Dear England is a British four-part television drama series based on the stage play of the same name by James Graham, with Joseph Fiennes portraying England football manager Gareth Southgate. The series premiered on 24 May 2026 on BBC One.

==Cast==
- Ben Chapman as Luke Shaw
- Joseph Fiennes as Gareth Southgate
- Jodie Whittaker as Pippa Grange
- Jason Watkins as Greg Dyke
- John Hodgkinson as Greg Clarke
- Daniel Ryan as Steve Holland
- Sam Spruell as Mike Webster
- Adam Hugill as Harry Maguire
- Josh Barrow as Jordan Pickford
- Lewis Shepherd as Dele Alli
- Will Antenbring as Harry Kane
- Edem-Ita Duke as Marcus Rashford
- Francis Lovehall as Raheem Sterling
- Abdul Sessay as Bukayo Saka
- Jacob Greenway as Jude Bellingham
- David Shields as Jordan Henderson
- Hamish Frew as Eric Dier
- Alfie Middlemiss as Phil Foden
- Riess Fennell as Jadon Sancho
- Daniel Quincy Annoh as Ollie Watkins
- Bobby Schofield as Wayne Rooney
- Dom Rayner as Cole Palmer
- Alexander Parsons as Jesse Lingard
- Lee Chapman as Jamie Vardy
- Michael Watson as Kieran Trippier
- Sam Makepeace-Beach as Declan Rice
- Drew Thomas-Bissmire as Kyle Walker
- Alexander Grantham as Aaron Ramsdale
- Richard Sammel as Thomas Tuchel
- Steven Mackintosh as John Major

==Production==
The four-part series was commissioned by the BBC in February 2024 based on the successful stage play Dear England by James Graham with Graham adapting the series himself, Joseph Fiennes reprising his role as Gareth Southgate and Left Bank Pictures producing. It was revealed in March 2024 that, despite a more lucrative offer from the American streaming service Netflix, Left Bank and Graham chose the BBC instead. In April 2024, after winning an Olivier Award for the stage production, Graham said he was planning on starting the adaptation the next day. In July 2024, Graham said that the play would be updated for the screen to include UEFA Euro 2024, at which Southgate's England team were finalists.
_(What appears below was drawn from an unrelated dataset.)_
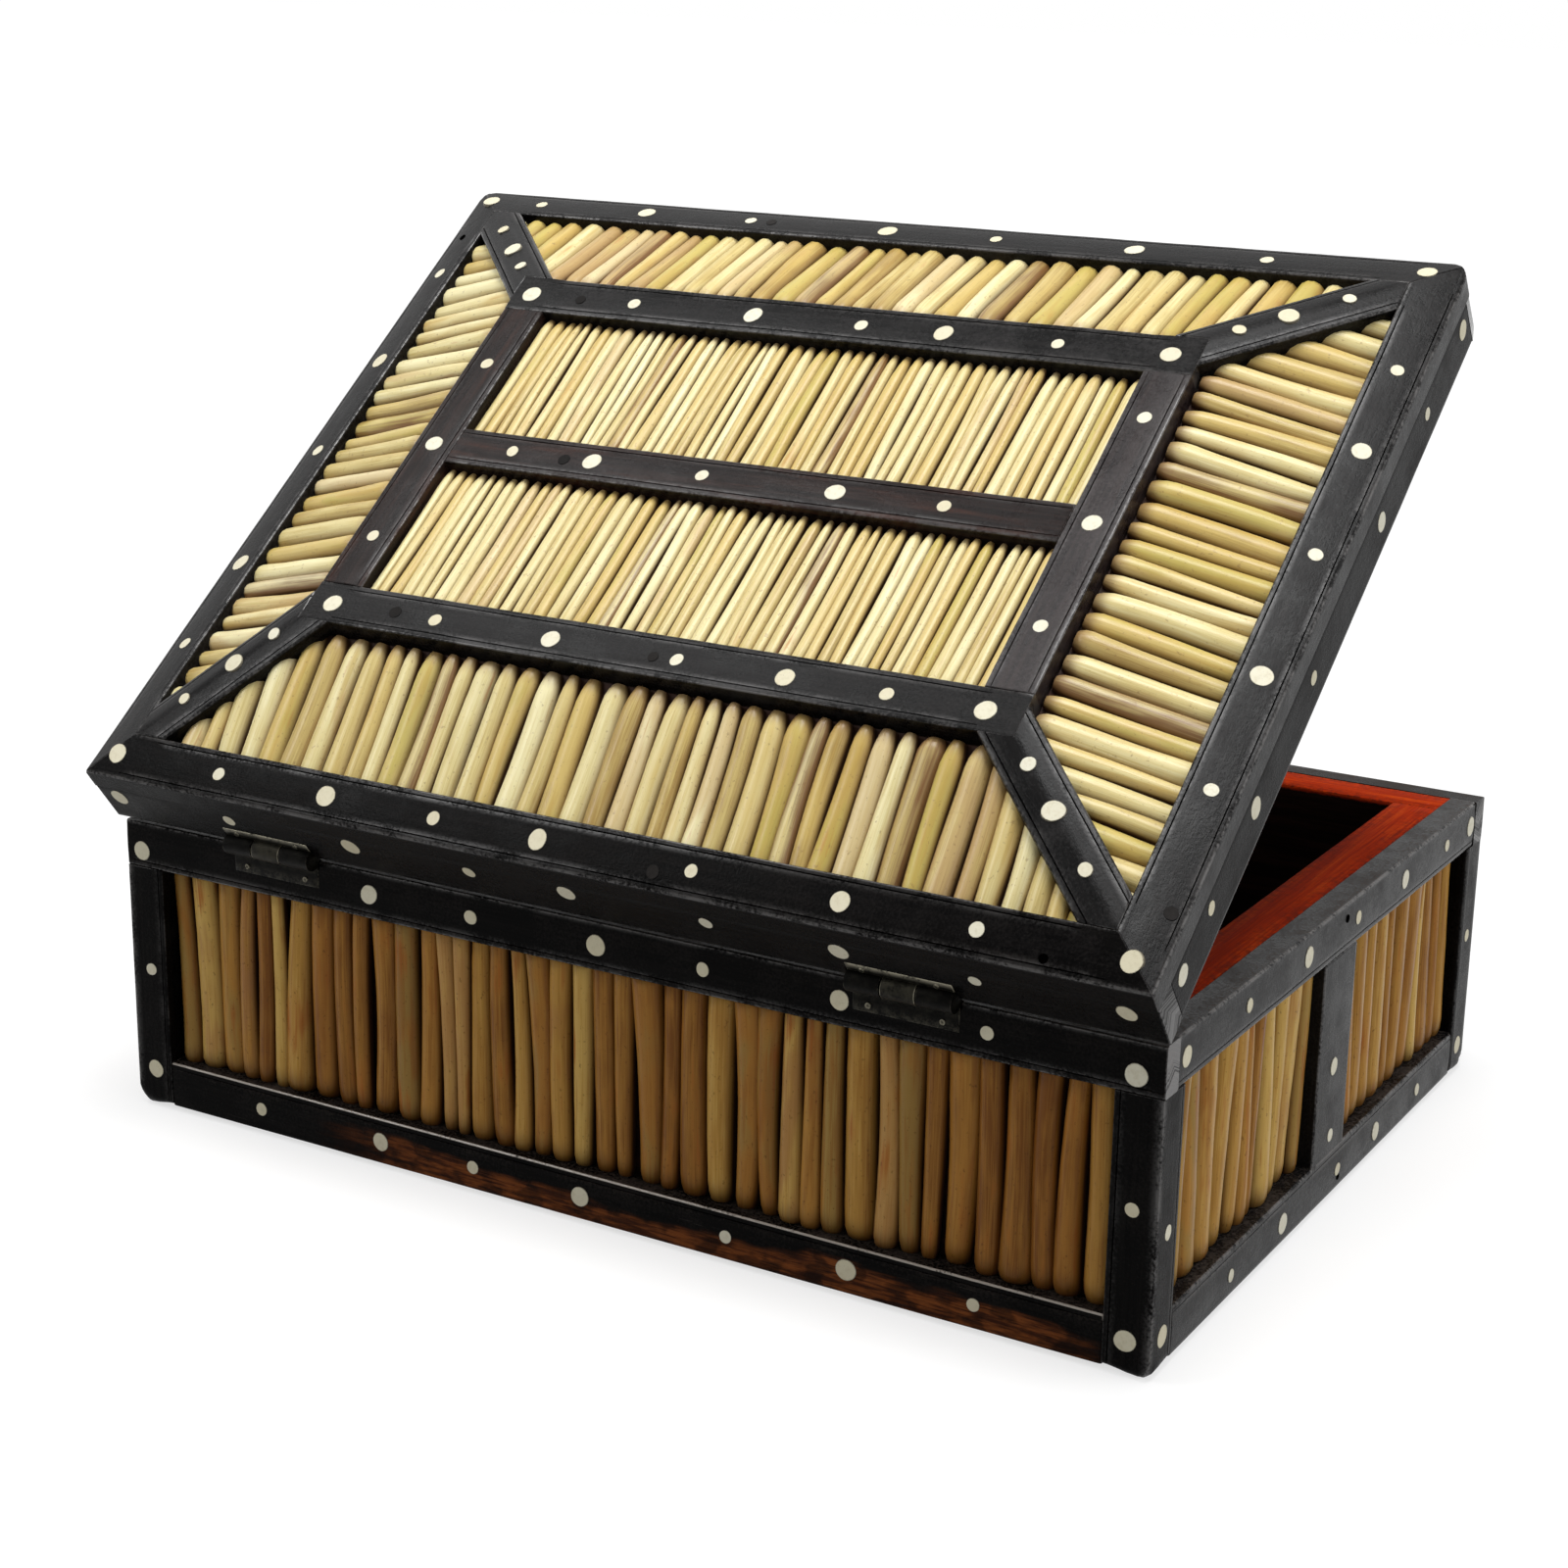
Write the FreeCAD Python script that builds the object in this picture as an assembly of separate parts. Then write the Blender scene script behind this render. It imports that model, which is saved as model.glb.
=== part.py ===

In July 2025, Jason Watkins, Jodie Whittaker and Francis Lovehall were amongst those added to the cast with filming underway in the south of England. Filming locations include Bethnal Green, London.

==Episodes==

| No. | Title | Directed by | Written by | Original release date |
| 1 | "Episode 1" | Rupert Goold | James Graham | 24 May 2026 |
After years of disappointment for the England national football team, Gareth Southgate takes over as temporary manager following the resignation of Sam Allardyce, while still haunted by his infamous missed penalty at UEFA Euro 1996. Working with sports psychologist Pippa Grange, he tries to change the team's culture, encouraging openness, resilience and a healthier attitude toward pressure as England enters the 2018 FIFA World Cup in Russia. After successfully qualifying for the tournament, Southgate is appointed England manager on a permanent basis. England then defeats Colombia in a penalty shoot-out to reach the quarter-finals, the first England win on penalties at a World Cup.
| 2 | "Episode 2" | Paul Whittington | James Graham | 24 May 2026 |
Following the success of their 2018 FIFA World Cup run, England arrive at the delayed UEFA Euro 2020 tournament with growing expectations. Southgate's squad becomes a symbol of national unity, but the pressure intensifies as they pursue a first major trophy in decades and face the emotional highs and lows of a tournament largely played on home soil.
| 3 | "Episode 3" | Paul Whittington | James Graham | 31 May 2026 |
The pain of the UEFA Euro 2020 final defeat to Italy lingers. As criticism mounts over the team's public stances on social and political issues, Southgate begins to question himself. Heading into the controversial 2022 FIFA World Cup in Qatar, he must rebuild confidence in both the squad and his own leadership.
| 4 | "Episode 4" | Paul Whittington | James Graham | 31 May 2026 |
England enters UEFA Euro 2024 as one of the tournament favourites and what appears to be Southgate’s final campaign. Injuries, selection dilemmas, and mounting public scrutiny test him once again. As the tournament unfolds, Southgate reflects on his legacy and the impact he has had on the team and the country.

==Reception==
The review aggregator website Rotten Tomatoes gave the series a 100% approval rating based on 7 reviews.

Frances Ryan of The Guardian described the series as "rousing", "joyful", and "a stirring take on national identity", particularly highlighting the "deeply affecting" scenes depicting racist abuse of England's black players, and Fiennes' "wonderful vulnerability". Ryan's colleague Jack Seale was less effusive, criticising Fiennes' performance as a "caricature", although he praised the ensemble cast's performance generally, awarding the programme three stars out of five.

Louis Chilton of The Independent was similarly indifferent, giving the programme two stars out of five, declaring it "doesn’t have what it takes to make it past the group stage." However, Gareth McLean of the Radio Times was more positive, giving the show four stars of five, and concluding by saying "Ultimately, what makes Dear England so moving is that it argues for a different kind of leadership and, by extension, a different kind of country."